Cold brew (soğuk dem) ile üçüncü dalga kahvecilerin artmasıyla karşılaşmaya başlasak da, aslında bu yöntem Japonya’da bulunan Hollandalı tüccarlarca 1600lü yıllardan beri kullanılmaktadır. Hatta bu yüzden “Dutch” ya da “Kyoto” tarzı demleme olarak da bilinmektedir. 

Cold brew ve soğuk kahvenin farkı nedir?

Buzlu latte (ice latte) türevi kahvelere ya da soğuk filtre kahvelere aslında uzun zamandır cafélerde rastlamaktayız. Peki cold brew’in bu kahveden farkı tam olarak nedir?

Soğuk kahve herhangi bir kahveye buz eklenmesiyle yapılan kahvedir. Cold brew’un mantığında ise soğuk su ve yüksek miktarda kahveyi buluşturup buzdolabında 12-20 saat arası bekletmek vardır. Cold-brew’de, kahve soğuk su ile demlendiği için, sıcak suyla demlenmiş olan bir kahve gibi yoğun bir asidite bulunmaz. Bu sebeple daha az keskin tada sahip bir içecek elde edebilirsiniz. Sıcak suyla demlenmiş bir kahveyi, buzdolabında bekletseniz bu asidite yoğunlaşabilir ve hatta çok daha acımsı bir tada neden olabilir (Strand, 2017). Ayrıca kahvenin su ile uzun sure beklemesi, suya salınan kafein miktarını da arttırır. Sonuç olarak, cold brew ile yüksek kafeinli, soğuk, şekersiz ama tatlı bir kahve içmiş olursunuz (Falkowitz, 2010).

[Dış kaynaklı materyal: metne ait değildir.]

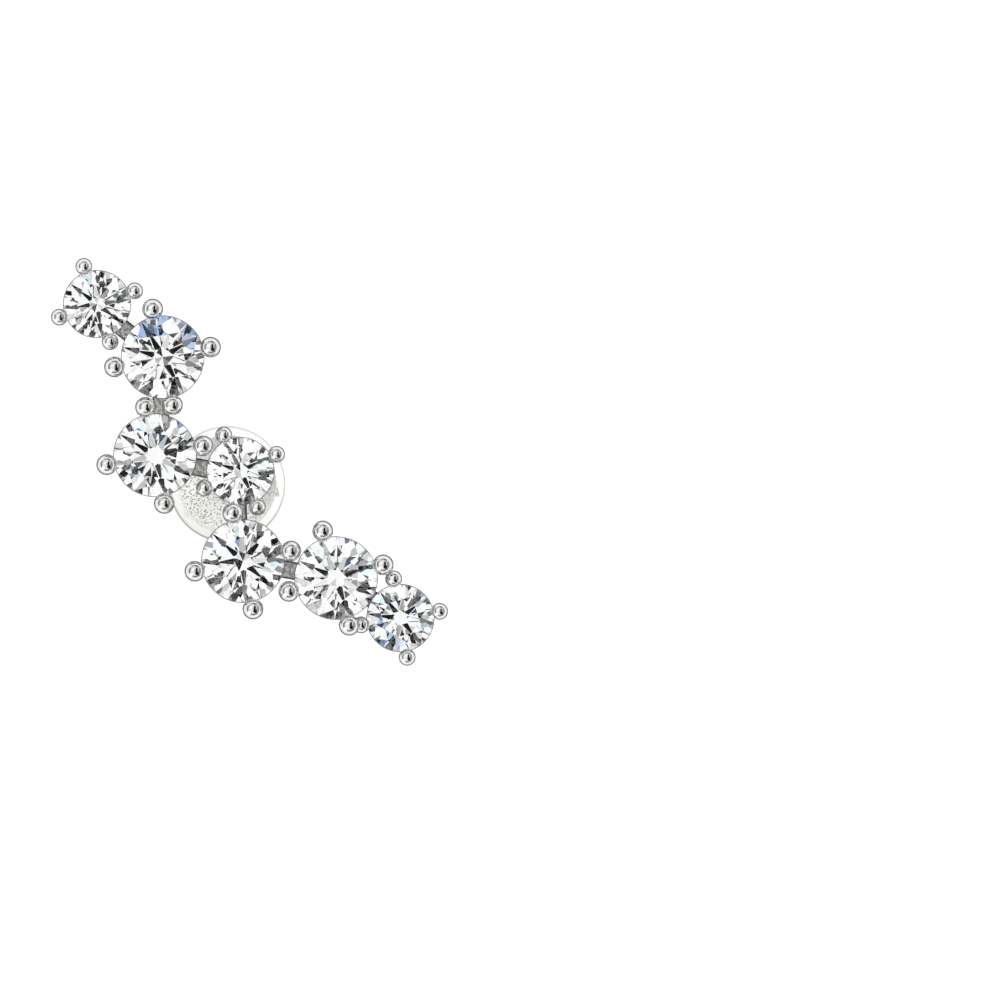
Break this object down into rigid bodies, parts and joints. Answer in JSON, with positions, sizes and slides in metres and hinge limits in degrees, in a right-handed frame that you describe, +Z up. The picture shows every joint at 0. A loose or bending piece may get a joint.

Euromonitor raporlarına göre, yenilik arayışı ya da merak sebebiyle cold brew deneyen pek çok kahve tüketicisi, daha az asidik bu içeceğin mide ve sindirim için daha kolay olduğunu keşfederek ya da tadı daha çok beğendikleri için cold-brew tercih eder (Barry, 2018).